I am *baffled* by all the decisions that got us here. Writers, producers, directors, editors, actors.... many people were involved, and it's so weird and confusing that these two things happen in the way they happen, and back-to-back.... If they were trying to make a point about the cycle of abuse, how JLC reacted by becoming strong enough to become a cop and protect herself and others, the movie undercuts this idea immediately by having Eugene come in and play her - and then never returning to "so what happened with the parents?" and never directly saying anything about the abuse.
In fact, the movie just... ends. And it ends... badly?
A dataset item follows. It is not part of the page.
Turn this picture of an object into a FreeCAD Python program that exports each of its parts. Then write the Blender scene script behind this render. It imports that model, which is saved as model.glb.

Dare I say I would rather the movie allowed Curtis to just arrest Eugene and bring him in after a city street saw him shooting at people and everyone would have to say "well, I guess we need to listen to cop-ladies." Because it just ends like a dumb action movie, with a dead bad guy and a whole lot of unresolved plot. I do not want it to end just because Ron Silver is dead. I want to know "so... what happened to our hero?" and not getting that feels like the story is Eugene's, not JLC's. And while I don't expect a parade for the character, learning what she learned, and seeing how this plays out after everyone finds out she was right - and did some crazy shit along the way because everyone else was an idiot - seems like the actual point. But.
I guess, in the end, I feel like this is a thriller that doesn't feel like it knows how to maximize what it has, and is still trying to figure out what a strong female lead looks like in this sort of context. But I'm mostly baffled by the clunky set-ups for the movie to happen. It just feels lazy, which is not something I associate with Bigelow.
Again, it's a shame, because it always feels like the actors are all in (maybe too much in with Ron Silver). And a few minor tweaks could have been something. And I'm curious about what happened with the movie.